— START —

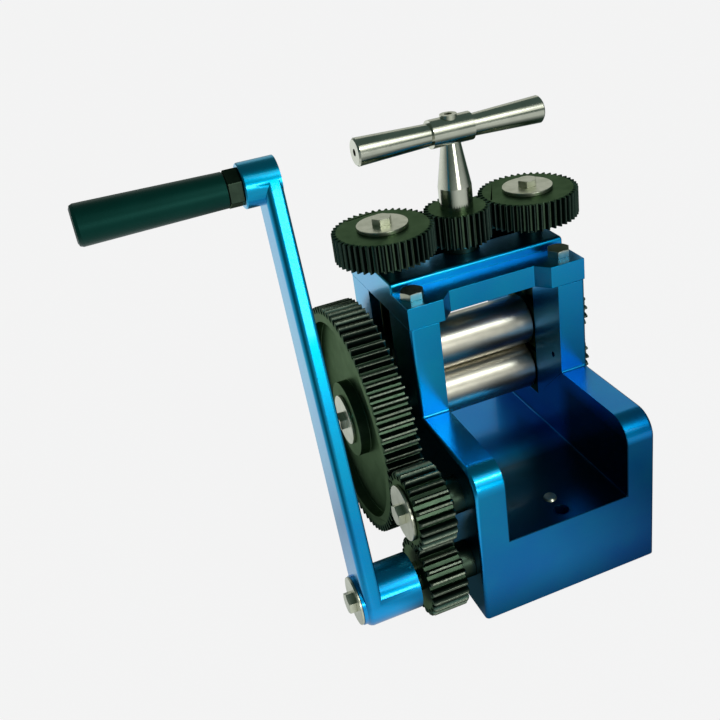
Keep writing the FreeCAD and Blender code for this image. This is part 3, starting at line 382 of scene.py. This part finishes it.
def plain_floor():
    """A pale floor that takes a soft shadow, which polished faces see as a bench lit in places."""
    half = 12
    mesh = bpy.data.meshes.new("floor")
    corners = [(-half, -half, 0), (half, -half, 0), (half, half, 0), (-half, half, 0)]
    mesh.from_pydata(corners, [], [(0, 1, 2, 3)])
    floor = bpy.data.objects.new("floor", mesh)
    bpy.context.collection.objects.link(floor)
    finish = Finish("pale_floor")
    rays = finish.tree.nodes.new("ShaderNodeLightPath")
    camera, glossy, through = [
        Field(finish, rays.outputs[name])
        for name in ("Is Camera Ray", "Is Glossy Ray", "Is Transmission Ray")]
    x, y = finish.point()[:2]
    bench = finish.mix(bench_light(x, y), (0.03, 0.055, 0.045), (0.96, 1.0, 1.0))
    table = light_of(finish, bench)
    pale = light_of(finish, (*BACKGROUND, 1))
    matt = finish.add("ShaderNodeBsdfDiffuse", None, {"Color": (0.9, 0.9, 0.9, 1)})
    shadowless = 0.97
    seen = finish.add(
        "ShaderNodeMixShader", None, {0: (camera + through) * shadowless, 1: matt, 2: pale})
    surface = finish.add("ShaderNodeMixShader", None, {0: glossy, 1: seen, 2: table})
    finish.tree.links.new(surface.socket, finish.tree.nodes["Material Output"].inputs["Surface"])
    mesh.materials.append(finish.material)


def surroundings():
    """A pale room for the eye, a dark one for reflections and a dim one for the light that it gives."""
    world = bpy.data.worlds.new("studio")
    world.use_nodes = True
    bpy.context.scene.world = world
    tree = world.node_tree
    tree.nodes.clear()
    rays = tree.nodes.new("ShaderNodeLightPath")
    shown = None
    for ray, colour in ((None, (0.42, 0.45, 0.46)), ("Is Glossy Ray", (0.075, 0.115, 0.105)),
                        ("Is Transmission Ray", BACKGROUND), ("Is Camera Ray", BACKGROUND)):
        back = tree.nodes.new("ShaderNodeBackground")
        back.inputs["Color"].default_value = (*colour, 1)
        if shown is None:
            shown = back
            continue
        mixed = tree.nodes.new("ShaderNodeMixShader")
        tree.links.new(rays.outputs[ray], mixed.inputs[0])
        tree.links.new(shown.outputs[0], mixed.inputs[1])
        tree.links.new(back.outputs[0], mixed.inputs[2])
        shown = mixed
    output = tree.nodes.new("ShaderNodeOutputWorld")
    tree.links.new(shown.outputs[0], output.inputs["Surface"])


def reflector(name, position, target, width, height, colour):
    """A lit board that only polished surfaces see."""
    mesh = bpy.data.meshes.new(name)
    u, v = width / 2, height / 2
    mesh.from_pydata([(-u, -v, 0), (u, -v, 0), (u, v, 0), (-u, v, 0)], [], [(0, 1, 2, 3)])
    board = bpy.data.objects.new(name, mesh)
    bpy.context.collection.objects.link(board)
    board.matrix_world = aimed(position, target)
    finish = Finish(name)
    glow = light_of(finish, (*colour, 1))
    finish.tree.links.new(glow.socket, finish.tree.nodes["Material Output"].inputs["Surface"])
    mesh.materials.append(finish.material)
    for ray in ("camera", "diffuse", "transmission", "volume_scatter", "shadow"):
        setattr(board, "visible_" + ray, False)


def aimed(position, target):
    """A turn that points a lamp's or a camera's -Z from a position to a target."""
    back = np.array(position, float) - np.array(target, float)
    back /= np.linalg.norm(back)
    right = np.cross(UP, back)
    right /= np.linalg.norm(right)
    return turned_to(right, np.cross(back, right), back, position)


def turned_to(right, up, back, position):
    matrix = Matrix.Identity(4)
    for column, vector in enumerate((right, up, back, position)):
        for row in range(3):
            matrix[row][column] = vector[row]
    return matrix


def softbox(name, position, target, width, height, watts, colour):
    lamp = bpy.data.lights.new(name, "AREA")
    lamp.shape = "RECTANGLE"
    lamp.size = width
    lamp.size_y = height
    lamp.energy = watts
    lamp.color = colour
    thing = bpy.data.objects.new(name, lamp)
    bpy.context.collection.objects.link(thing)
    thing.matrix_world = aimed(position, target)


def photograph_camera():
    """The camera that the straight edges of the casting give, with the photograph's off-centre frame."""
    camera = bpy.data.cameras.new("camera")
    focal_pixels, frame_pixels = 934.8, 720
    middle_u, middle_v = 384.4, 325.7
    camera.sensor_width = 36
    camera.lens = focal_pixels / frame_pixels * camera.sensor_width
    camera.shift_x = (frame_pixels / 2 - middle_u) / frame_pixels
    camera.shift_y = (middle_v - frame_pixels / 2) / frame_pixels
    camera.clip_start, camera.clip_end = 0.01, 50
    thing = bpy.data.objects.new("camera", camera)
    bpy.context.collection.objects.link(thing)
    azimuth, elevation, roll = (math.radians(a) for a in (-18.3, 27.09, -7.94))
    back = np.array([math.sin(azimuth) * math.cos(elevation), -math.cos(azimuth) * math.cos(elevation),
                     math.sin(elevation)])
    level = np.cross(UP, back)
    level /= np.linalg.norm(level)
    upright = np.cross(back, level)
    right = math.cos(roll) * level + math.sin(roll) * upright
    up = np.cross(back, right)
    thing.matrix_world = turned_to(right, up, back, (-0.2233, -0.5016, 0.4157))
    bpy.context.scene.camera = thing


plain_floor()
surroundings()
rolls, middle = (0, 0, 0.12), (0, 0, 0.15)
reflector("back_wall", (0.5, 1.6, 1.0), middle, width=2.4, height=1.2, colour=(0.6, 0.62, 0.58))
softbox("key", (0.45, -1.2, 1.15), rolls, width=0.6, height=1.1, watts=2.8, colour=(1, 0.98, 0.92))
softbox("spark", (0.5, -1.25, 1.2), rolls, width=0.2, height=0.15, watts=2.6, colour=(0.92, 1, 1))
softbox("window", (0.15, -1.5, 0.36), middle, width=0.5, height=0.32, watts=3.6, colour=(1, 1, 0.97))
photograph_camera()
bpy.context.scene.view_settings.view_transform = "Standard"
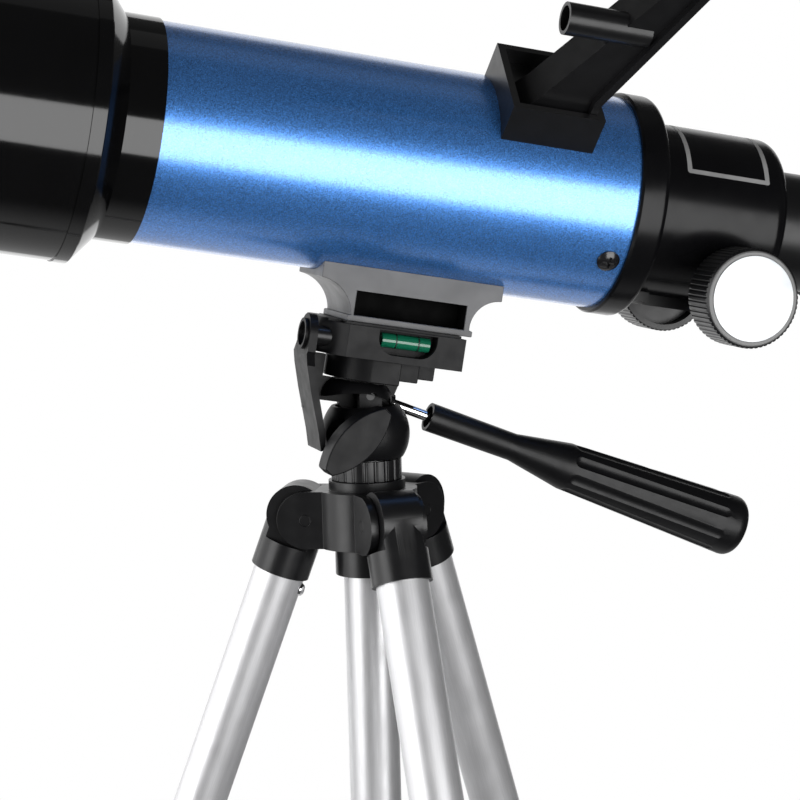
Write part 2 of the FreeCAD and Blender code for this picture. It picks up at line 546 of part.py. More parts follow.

— END —

= What you need to do =
Of the lines in this material, state how many hold the string "scene". Write no other words.

= Answer below =
4